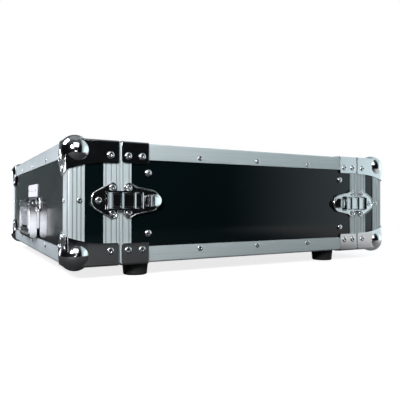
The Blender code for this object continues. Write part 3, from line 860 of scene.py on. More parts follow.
def body_extrusions(end):
    seam = LID_DEPTH[end] + SEAM_GAP
    stop = LID_DEPTH[end] + BODY_BAND
    section = arc((SEAM_ROUND, seam + SEAM_ROUND), SEAM_ROUND, 270, 180, SEAM_STEPS)[:-1]
    section += ribbed(seam + SEAM_ROUND, stop, BODY_MARGIN)
    section += [
        (METAL, stop), (METAL, seam + METAL), (LIP_IN, seam + METAL), (LIP_IN, seam + LIP_LENGTH),
        (TONGUE_OUT, seam + LIP_LENGTH), (TONGUE_OUT, seam - TONGUE_REACH),
        (TONGUE_IN, seam - TONGUE_REACH), (TONGUE_IN, seam),
    ]
    ring(f"mouth_valance_{end}", section, end, "case", f"body_valance_{end}")


def angle_section(leg, inner, outer):
    """An L round the arris, as insets from the two faces, with a rounded arris."""
    return [(-outer, leg), *arris_bend(outer), (leg, -outer), (leg, inner), (inner, inner),
            (inner, leg)]


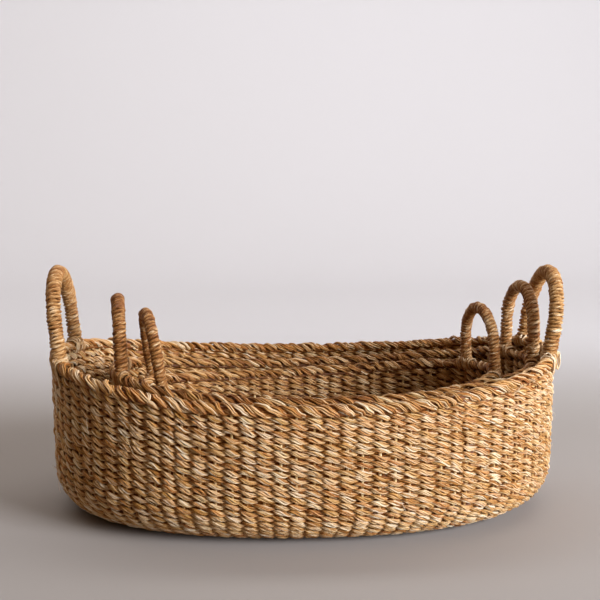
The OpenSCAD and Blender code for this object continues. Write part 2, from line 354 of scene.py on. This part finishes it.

** WORK TO DO **
Return the material exactly as it stands.

** TASK RESULT **
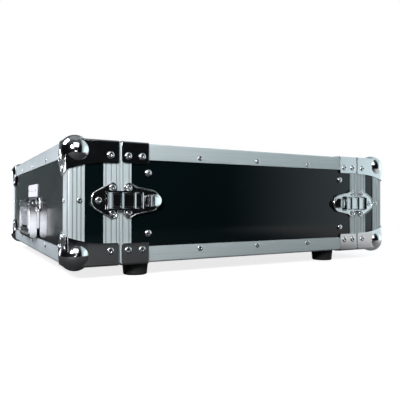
The Blender code for this object continues. Write part 3, from line 860 of scene.py on. More parts follow.
def body_extrusions(end):
    seam = LID_DEPTH[end] + SEAM_GAP
    stop = LID_DEPTH[end] + BODY_BAND
    section = arc((SEAM_ROUND, seam + SEAM_ROUND), SEAM_ROUND, 270, 180, SEAM_STEPS)[:-1]
    section += ribbed(seam + SEAM_ROUND, stop, BODY_MARGIN)
    section += [
        (METAL, stop), (METAL, seam + METAL), (LIP_IN, seam + METAL), (LIP_IN, seam + LIP_LENGTH),
        (TONGUE_OUT, seam + LIP_LENGTH), (TONGUE_OUT, seam - TONGUE_REACH),
        (TONGUE_IN, seam - TONGUE_REACH), (TONGUE_IN, seam),
    ]
    ring(f"mouth_valance_{end}", section, end, "case", f"body_valance_{end}")


def angle_section(leg, inner, outer):
    """An L round the arris, as insets from the two faces, with a rounded arris."""
    return [(-outer, leg), *arris_bend(outer), (leg, -outer), (leg, inner), (inner, inner),
            (inner, leg)]


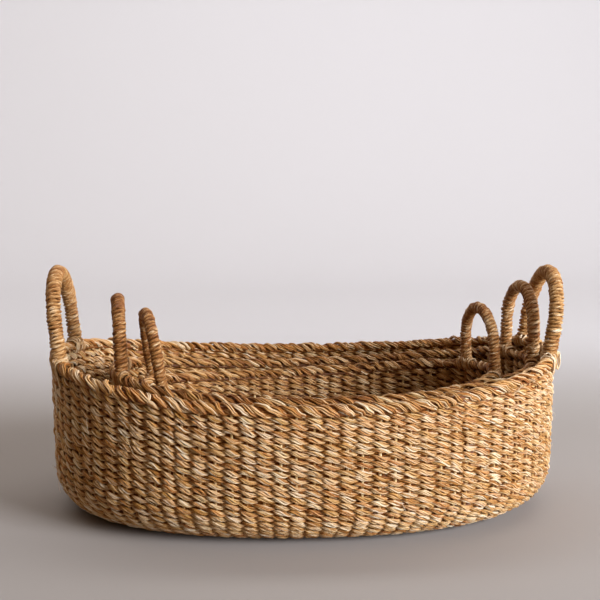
The OpenSCAD and Blender code for this object continues. Write part 2, from line 354 of scene.py on. This part finishes it.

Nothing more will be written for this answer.